A market day is a weekday when there is a market in a particular town. Two or more parties meet to engage in an economic transaction _even those that don’t involve legal tender. In most cases, such markets exist in rural areas. In cities, sometimes, they exist majorly on the outskirts of the city.

Here, the activities usually take place include market transactions, which may involve goods, services, information, currency, or any combination that passes from one party to another.

One recollection of this day in the past that I have is of my grandma buying me “Chips Mwitu” Chips bought by the roadside, which those days could be purchased at about Ksh 5 (0.04 USD) or perhaps “mandazi “a form of fried bread which could be bought for the same amount and was also sold by the side of the roads.

Looking back, I’m pleased my grandma took me to the market, particularly when she was selling milk and had to walk there.

Due to this, I could experience the entirety of a free market, where I saw that resources, companies, and markets are all held by private persons or entities that are free to exchange contracts with one another, just like my grandma did.

A ‘Free Market’ is a term which experts coined to refer to a certain form of economic system where supply and demand are in charge rather than government regulations.

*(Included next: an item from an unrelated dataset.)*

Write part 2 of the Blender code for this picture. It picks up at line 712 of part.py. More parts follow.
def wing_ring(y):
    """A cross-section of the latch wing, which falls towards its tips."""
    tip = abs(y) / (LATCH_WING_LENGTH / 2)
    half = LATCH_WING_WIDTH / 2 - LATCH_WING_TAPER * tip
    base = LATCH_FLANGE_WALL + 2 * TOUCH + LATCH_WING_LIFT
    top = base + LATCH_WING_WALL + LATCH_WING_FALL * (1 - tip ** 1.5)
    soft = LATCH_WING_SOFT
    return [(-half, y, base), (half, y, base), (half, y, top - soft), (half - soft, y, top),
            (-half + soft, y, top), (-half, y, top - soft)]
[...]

This is particularly true because it operates opposite a command economy, where prices are set and a single government agency plans output and resource use.

In that case, it has both its advantages and disadvantages.

The freedom that business owners have to develop original concepts based on customer needs is a plus. They can produce new goods and provide new services whenever they choose. As a result, businesses only sometimes rely on the government to inform them of customer demands.

As a result, the business owners conduct independent studies and spot current trends.
Furthermore, while each business strives to enhance the aspects of its products to make them better, competition may result from the creativity of many private enterprises.

In a free market economic system, consumers determine which goods are successful and which are not. When given a choice between two products, the consumer weighs the pros and disadvantages of each and selects the one they prefer, ideally going with the option that provides greater value for the money.

The price set for a product is also greatly influenced by the consumer. As a result, producers must strike a balance between charging a price that makes them money and one that the typical consumer can afford.

In addition to these advantages, a free economy has some disadvantages as well: In a free market economy, some producers are only motivated by their desire to make money.

However, even while making a profit is any company’s main objective, the needs of its employees and customers should always come first. Simply said, a business should never jeopardize the safety of its employees or disrespect ethical norms and the environment to achieve above-average profits.

An instance occurred during the early 2000s when unethical behaviour spread across businesses like WorldCom and Enron. One of the worst environmental catastrophes in the west. Accordingly, there was an incident which saw the Deepwater Horizon oil spill in 2010 and it was said that it was caused by the corporation using subpar cement and other cost-cutting techniques.

The failure of the market would still be another disadvantage. In that aspect, a free market economy occasionally has the potential to spiral out of control and have disastrous effects. Case in the study: The 1930s Great Depression and the 2008 real estate market meltdown are two prime examples of markets failing. Failures in the market can have disastrous consequences like unemployment, homelessness, and lost money.

For instance, if my grandmother and I ever experienced a market failure, it would mean that we would be without a place to sell our milk, which would result in a loss of income and prevent my grandmother from being able to buy me Chips Mwitu or Manadazi, an east African meal.